What is being asked: Retype word for word the lines lying between the line containing "const mesh = new" and the line containing "bpy.context.scene.collection.objects.link(empty)", together with those two lines themselves, and nothing besides.

Recorded information:
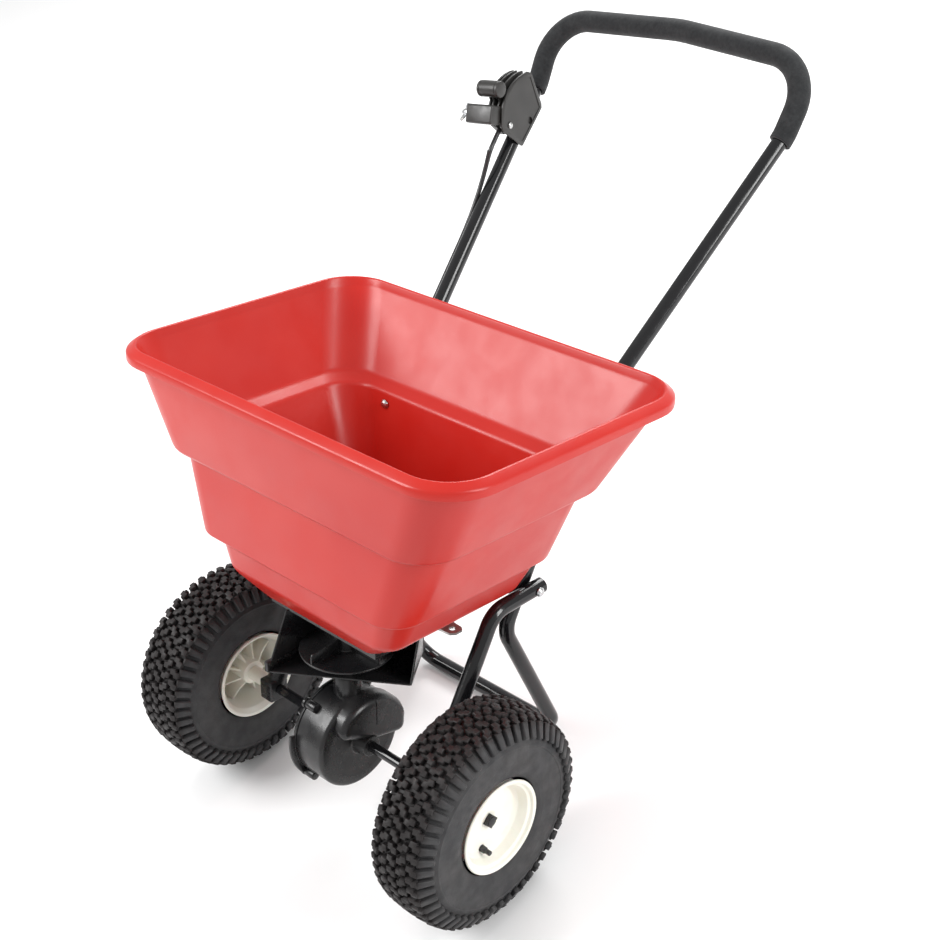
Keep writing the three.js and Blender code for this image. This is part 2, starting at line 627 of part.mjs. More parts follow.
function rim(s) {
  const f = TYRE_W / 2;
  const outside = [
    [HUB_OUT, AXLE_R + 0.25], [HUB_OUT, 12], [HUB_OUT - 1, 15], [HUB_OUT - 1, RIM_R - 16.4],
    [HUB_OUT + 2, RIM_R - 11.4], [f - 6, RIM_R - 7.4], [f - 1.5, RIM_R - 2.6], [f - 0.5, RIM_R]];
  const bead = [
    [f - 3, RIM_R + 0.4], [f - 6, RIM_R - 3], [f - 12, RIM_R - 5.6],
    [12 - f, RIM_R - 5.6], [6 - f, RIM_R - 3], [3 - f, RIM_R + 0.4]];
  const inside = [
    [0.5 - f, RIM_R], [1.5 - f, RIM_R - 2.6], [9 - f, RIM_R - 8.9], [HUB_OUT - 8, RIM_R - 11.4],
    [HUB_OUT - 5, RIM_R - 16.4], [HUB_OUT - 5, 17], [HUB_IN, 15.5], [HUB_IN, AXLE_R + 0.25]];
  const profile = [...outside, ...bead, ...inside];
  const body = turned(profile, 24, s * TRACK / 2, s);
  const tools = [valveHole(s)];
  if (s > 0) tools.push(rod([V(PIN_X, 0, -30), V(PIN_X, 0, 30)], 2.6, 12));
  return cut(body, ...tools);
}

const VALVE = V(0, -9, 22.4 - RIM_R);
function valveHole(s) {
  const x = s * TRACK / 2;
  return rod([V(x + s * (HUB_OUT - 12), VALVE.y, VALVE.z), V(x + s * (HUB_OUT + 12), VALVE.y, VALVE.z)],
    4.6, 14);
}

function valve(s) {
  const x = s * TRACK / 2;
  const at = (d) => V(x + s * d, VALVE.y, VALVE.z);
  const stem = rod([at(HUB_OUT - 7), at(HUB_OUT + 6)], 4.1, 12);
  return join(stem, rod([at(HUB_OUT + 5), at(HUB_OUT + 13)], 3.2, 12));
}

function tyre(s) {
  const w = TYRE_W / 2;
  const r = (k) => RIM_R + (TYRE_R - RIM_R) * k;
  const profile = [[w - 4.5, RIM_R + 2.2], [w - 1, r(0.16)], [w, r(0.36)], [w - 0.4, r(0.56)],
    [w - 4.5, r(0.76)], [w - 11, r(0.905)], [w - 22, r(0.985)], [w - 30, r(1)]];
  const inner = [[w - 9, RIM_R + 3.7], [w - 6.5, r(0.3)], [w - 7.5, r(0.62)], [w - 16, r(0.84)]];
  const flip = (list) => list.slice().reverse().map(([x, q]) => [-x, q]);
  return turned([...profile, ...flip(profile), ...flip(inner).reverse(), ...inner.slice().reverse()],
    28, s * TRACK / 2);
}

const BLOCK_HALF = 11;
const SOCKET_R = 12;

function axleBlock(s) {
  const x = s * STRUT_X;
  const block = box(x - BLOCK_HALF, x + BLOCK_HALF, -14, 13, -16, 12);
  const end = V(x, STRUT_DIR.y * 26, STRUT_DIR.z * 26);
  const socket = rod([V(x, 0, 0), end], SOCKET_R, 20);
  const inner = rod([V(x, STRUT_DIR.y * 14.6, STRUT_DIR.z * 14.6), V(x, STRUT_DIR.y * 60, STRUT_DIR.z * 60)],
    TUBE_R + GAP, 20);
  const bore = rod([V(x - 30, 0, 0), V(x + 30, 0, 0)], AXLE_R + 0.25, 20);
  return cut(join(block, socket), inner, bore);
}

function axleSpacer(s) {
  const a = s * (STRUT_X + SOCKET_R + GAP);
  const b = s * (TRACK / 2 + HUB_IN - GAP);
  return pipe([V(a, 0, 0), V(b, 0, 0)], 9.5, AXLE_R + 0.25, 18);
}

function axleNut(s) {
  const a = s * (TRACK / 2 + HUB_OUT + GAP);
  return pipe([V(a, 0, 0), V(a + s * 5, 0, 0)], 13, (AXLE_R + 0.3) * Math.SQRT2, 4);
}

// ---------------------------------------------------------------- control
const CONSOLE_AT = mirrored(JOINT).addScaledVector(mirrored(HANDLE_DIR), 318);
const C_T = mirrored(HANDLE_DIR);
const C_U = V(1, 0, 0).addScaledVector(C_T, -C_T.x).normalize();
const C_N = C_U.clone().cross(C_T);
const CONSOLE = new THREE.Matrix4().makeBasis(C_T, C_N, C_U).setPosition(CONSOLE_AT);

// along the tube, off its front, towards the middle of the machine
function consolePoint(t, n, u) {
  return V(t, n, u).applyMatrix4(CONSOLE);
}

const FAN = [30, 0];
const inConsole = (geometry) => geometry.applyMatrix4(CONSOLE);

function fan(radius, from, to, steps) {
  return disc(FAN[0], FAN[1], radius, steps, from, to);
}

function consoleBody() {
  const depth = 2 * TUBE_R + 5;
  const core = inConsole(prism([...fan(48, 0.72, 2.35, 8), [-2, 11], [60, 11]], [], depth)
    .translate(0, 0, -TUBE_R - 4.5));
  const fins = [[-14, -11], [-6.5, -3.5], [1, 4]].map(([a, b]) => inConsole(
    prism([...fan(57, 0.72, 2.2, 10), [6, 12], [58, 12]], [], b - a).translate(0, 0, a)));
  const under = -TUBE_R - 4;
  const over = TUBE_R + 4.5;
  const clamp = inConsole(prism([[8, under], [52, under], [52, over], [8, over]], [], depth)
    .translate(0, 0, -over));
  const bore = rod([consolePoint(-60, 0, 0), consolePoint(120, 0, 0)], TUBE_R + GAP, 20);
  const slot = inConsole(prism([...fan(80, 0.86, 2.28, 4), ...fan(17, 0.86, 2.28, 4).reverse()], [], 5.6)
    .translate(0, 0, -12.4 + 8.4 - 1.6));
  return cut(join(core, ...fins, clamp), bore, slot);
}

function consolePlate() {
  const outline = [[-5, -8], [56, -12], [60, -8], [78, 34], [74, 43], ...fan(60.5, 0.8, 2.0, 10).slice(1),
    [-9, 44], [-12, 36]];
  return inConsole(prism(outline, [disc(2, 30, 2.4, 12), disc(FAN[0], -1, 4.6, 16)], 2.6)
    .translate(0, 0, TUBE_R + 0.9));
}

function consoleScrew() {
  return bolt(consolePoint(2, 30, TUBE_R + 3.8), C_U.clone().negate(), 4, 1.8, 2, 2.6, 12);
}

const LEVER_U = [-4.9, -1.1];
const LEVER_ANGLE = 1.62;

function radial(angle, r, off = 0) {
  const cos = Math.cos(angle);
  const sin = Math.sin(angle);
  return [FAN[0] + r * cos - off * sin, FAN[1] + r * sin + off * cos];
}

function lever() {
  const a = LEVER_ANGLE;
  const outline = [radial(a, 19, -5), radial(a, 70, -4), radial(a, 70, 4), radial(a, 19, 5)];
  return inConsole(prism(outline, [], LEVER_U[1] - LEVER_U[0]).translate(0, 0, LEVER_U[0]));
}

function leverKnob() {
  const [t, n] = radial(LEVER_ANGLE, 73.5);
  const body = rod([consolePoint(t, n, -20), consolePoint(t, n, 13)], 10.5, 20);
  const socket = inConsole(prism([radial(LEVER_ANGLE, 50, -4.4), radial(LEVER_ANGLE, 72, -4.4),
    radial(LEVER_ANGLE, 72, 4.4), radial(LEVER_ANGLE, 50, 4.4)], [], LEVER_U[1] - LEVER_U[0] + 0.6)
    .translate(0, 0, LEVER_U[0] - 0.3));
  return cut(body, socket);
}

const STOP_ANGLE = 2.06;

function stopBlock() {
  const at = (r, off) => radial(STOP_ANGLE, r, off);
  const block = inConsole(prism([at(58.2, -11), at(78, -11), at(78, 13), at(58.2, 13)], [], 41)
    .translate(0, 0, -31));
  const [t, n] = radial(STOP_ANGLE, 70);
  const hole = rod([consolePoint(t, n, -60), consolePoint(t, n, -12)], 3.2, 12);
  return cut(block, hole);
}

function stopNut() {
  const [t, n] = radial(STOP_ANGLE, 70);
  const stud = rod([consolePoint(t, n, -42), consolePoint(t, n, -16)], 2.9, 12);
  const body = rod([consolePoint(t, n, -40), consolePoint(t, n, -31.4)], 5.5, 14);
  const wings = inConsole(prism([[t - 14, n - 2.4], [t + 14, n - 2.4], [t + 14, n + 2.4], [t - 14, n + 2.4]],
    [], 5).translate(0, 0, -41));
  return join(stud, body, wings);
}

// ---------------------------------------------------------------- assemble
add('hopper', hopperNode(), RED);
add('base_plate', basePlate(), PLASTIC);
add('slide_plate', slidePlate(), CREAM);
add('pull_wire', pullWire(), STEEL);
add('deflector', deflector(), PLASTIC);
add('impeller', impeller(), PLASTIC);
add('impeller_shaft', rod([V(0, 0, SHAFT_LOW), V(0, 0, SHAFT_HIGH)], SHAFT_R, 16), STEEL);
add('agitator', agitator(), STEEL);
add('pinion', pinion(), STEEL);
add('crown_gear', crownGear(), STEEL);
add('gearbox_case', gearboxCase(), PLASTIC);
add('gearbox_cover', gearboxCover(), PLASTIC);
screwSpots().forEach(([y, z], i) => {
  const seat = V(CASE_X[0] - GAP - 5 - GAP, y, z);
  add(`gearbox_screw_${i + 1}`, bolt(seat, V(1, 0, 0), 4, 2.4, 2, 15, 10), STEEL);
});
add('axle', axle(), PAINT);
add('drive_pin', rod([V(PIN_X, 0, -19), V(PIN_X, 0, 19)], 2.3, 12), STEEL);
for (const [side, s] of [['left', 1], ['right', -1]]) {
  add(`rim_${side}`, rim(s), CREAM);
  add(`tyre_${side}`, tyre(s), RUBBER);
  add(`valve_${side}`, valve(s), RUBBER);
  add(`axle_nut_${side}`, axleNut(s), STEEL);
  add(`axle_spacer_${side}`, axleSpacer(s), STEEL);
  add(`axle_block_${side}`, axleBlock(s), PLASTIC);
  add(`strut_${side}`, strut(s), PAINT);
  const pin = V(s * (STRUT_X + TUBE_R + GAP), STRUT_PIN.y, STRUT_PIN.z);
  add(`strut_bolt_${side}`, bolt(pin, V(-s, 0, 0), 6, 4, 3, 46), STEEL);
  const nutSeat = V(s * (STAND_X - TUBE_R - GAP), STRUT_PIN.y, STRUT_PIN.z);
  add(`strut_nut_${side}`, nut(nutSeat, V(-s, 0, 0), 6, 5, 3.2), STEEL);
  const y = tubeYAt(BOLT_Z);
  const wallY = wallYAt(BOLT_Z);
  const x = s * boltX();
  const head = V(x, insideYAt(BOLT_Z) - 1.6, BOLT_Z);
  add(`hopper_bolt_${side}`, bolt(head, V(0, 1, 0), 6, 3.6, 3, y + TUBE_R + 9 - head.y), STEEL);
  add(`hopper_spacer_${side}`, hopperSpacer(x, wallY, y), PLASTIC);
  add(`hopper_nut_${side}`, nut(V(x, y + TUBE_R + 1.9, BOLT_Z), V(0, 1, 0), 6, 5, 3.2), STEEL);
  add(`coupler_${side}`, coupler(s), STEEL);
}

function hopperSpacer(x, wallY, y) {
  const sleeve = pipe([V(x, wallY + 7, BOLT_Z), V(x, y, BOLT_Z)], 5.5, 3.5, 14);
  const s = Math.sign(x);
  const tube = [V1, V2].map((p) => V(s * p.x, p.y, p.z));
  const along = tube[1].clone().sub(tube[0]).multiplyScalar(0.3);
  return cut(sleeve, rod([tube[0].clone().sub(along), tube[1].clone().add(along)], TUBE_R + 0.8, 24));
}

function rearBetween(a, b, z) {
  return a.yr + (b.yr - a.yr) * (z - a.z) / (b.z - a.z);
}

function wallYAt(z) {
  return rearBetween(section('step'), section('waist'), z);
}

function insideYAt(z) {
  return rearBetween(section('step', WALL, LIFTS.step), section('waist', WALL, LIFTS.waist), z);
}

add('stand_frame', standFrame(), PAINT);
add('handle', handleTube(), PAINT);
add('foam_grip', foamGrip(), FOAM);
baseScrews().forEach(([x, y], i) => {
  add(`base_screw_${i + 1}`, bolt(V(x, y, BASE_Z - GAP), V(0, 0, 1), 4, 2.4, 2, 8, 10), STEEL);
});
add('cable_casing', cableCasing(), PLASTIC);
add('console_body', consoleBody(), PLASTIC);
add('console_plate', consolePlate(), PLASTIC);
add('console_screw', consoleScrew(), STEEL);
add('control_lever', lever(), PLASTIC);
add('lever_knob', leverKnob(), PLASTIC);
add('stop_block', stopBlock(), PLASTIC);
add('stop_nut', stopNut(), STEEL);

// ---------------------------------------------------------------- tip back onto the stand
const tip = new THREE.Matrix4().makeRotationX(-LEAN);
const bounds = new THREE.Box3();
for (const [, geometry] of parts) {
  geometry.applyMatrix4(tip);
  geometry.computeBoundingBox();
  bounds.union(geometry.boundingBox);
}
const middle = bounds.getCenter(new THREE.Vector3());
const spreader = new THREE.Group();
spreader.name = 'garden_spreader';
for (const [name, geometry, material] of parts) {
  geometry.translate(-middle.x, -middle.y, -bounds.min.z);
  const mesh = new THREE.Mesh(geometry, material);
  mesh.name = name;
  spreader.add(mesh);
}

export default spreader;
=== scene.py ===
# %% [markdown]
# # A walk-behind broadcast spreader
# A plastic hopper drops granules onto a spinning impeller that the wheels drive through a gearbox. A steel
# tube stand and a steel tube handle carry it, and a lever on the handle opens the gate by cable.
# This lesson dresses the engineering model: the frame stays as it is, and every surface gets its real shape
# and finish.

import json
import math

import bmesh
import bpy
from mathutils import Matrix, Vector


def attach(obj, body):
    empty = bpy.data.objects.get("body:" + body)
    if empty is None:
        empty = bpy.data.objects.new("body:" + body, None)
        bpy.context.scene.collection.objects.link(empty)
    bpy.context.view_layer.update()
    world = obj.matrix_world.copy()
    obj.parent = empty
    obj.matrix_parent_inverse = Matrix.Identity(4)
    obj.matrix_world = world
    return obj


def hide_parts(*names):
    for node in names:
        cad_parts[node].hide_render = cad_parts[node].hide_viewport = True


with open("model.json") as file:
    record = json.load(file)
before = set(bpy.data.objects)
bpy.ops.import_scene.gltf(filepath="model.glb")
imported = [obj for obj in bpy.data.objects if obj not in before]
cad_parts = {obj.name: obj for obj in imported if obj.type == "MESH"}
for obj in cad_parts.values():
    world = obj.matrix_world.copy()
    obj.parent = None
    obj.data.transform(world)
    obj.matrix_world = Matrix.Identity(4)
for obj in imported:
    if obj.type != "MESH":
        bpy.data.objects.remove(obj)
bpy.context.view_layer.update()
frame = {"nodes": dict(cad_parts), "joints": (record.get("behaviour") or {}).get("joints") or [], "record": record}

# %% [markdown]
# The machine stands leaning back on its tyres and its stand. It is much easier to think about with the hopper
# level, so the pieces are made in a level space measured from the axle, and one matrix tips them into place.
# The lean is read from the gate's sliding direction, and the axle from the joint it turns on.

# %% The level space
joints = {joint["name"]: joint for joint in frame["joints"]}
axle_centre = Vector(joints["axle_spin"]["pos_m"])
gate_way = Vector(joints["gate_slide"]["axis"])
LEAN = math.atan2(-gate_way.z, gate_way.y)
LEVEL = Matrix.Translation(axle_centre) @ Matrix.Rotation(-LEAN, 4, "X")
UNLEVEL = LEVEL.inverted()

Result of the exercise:
  const mesh = new THREE.Mesh(geometry, material);
  mesh.name = name;
  spreader.add(mesh);
}

export default spreader;
=== scene.py ===
# %% [markdown]
# # A walk-behind broadcast spreader
# A plastic hopper drops granules onto a spinning impeller that the wheels drive through a gearbox. A steel
# tube stand and a steel tube handle carry it, and a lever on the handle opens the gate by cable.
# This lesson dresses the engineering model: the frame stays as it is, and every surface gets its real shape
# and finish.

import json
import math

import bmesh
import bpy
from mathutils import Matrix, Vector


def attach(obj, body):
    empty = bpy.data.objects.get("body:" + body)
    if empty is None:
        empty = bpy.data.objects.new("body:" + body, None)
        bpy.context.scene.collection.objects.link(empty)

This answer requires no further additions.